*Your goal*
Each line from the one containing "Turn this picture" through the one containing "# with the planter" is to be retyped exactly, both end lines included, and all other lines left out.

*Extracted information*
>> start

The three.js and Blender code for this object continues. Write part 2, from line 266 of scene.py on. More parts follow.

>> end
>> start

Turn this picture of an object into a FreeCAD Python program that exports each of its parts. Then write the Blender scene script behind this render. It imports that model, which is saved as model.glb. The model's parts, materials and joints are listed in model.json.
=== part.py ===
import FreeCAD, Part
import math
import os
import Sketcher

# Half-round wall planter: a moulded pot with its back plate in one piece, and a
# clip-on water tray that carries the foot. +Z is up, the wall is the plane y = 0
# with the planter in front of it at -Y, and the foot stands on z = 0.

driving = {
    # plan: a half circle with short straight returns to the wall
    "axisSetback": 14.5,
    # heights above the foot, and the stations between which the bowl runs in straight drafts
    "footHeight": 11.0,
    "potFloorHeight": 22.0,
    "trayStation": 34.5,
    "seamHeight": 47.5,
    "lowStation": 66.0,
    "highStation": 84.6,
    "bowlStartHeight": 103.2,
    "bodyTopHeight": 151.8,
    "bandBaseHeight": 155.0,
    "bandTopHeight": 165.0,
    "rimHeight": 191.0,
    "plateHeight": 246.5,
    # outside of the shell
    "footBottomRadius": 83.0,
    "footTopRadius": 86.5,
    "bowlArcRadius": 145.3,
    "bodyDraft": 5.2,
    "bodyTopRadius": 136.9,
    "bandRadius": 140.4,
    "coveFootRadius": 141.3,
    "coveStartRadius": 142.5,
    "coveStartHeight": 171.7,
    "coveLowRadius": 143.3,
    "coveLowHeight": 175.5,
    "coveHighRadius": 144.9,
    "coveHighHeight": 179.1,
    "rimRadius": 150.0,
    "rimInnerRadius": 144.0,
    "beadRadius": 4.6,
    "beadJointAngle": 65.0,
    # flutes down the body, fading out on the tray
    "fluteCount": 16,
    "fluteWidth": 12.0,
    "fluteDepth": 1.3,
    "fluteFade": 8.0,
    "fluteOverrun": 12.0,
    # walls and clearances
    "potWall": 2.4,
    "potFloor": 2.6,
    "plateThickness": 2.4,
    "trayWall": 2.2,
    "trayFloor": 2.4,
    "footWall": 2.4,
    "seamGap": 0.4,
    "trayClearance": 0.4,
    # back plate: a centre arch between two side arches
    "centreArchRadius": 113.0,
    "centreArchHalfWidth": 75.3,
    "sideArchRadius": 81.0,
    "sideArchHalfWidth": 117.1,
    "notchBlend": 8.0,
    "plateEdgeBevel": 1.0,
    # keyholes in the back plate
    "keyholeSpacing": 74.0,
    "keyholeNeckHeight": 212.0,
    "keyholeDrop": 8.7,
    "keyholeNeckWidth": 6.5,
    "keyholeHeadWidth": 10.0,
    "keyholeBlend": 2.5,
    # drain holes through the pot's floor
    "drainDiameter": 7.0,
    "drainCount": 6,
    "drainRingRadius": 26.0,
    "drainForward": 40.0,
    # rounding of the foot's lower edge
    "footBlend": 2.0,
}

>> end

*Reply*
Turn this picture of an object into a FreeCAD Python program that exports each of its parts. Then write the Blender scene script behind this render. It imports that model, which is saved as model.glb. The model's parts, materials and joints are listed in model.json.
=== part.py ===
import FreeCAD, Part
import math
import os
import Sketcher

# Half-round wall planter: a moulded pot with its back plate in one piece, and a
# clip-on water tray that carries the foot. +Z is up, the wall is the plane y = 0
# with the planter in front of it at -Y, and the foot stands on z = 0.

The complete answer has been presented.